-------- GIVEN DATA

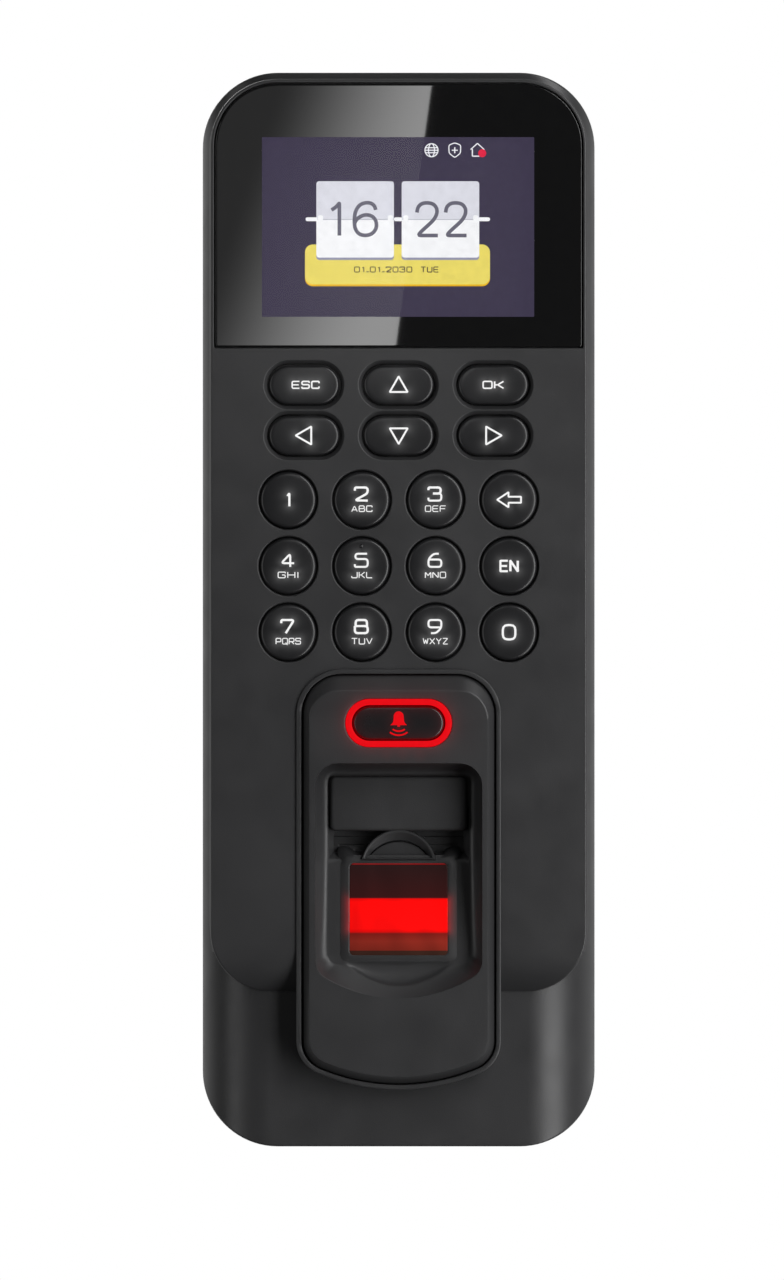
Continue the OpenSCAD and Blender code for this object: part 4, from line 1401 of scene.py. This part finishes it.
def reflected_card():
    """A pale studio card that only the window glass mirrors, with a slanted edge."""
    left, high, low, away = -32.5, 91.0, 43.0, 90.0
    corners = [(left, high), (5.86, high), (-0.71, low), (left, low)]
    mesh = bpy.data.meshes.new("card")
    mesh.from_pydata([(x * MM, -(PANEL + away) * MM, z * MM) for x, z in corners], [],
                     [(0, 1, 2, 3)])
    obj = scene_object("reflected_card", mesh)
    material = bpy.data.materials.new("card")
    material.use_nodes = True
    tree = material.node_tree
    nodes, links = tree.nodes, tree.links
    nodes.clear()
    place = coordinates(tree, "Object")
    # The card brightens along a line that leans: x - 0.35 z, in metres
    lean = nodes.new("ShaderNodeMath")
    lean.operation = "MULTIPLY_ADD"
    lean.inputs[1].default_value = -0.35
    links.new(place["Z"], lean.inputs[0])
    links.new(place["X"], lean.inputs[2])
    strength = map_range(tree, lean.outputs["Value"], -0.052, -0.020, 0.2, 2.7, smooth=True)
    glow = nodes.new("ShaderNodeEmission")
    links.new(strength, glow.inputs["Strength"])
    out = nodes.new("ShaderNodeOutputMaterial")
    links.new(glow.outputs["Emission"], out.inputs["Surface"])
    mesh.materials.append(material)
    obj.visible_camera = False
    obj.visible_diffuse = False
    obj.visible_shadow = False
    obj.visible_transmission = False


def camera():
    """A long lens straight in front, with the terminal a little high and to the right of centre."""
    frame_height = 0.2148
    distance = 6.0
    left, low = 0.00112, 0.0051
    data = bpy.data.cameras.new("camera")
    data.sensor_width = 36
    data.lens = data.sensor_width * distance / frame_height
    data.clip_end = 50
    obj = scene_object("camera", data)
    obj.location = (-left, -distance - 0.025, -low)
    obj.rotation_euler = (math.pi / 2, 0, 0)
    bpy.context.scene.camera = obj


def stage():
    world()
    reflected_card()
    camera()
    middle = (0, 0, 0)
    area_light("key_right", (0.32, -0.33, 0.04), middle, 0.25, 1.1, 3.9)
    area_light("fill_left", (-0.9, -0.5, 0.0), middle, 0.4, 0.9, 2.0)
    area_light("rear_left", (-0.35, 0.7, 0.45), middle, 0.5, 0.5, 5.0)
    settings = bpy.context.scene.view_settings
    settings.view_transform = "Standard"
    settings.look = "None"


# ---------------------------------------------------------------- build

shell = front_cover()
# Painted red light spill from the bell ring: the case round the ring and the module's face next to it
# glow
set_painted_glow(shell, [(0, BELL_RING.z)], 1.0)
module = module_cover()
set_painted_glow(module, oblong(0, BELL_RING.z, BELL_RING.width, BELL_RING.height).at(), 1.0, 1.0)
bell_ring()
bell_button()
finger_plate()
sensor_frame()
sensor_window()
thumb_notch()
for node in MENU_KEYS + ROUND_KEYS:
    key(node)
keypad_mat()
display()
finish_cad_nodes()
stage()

----------------
-------- GIVEN DATA

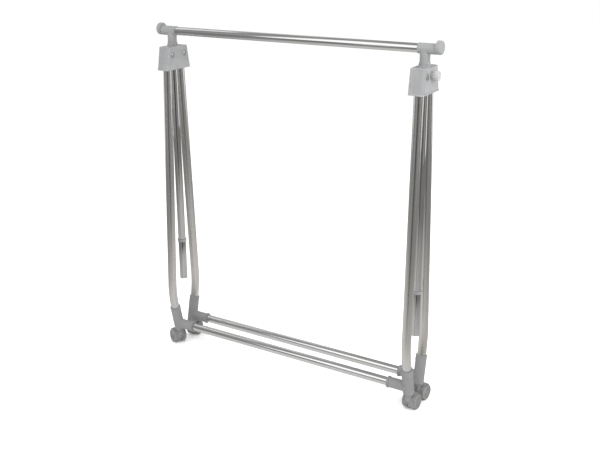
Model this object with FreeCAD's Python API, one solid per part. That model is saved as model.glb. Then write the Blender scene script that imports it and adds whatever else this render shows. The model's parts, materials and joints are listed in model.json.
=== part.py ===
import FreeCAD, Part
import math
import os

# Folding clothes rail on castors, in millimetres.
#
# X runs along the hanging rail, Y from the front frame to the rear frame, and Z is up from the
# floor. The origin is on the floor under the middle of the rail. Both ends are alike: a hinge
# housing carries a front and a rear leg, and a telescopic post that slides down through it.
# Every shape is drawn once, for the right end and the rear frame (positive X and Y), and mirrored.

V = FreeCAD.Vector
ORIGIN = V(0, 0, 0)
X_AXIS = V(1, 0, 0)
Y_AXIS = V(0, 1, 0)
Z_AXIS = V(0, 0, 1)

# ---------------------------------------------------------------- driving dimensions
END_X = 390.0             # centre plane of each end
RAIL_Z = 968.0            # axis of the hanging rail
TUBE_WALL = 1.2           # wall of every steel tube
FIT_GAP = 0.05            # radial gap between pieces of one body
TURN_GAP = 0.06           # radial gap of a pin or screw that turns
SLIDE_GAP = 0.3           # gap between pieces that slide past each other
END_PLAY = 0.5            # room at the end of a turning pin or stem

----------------

### EXERCISE GOAL
Above is a listing; print exactly its lines from the one with "Model this object" through the one with "END_PLAY = 0.5", and no other lines.

### WORKED ANSWER
Model this object with FreeCAD's Python API, one solid per part. That model is saved as model.glb. Then write the Blender scene script that imports it and adds whatever else this render shows. The model's parts, materials and joints are listed in model.json.
=== part.py ===
import FreeCAD, Part
import math
import os

# Folding clothes rail on castors, in millimetres.
#
# X runs along the hanging rail, Y from the front frame to the rear frame, and Z is up from the
# floor. The origin is on the floor under the middle of the rail. Both ends are alike: a hinge
# housing carries a front and a rear leg, and a telescopic post that slides down through it.
# Every shape is drawn once, for the right end and the rear frame (positive X and Y), and mirrored.

V = FreeCAD.Vector
ORIGIN = V(0, 0, 0)
X_AXIS = V(1, 0, 0)
Y_AXIS = V(0, 1, 0)
Z_AXIS = V(0, 0, 1)

# ---------------------------------------------------------------- driving dimensions
END_X = 390.0             # centre plane of each end
RAIL_Z = 968.0            # axis of the hanging rail
TUBE_WALL = 1.2           # wall of every steel tube
FIT_GAP = 0.05            # radial gap between pieces of one body
TURN_GAP = 0.06           # radial gap of a pin or screw that turns
SLIDE_GAP = 0.3           # gap between pieces that slide past each other
END_PLAY = 0.5            # room at the end of a turning pin or stem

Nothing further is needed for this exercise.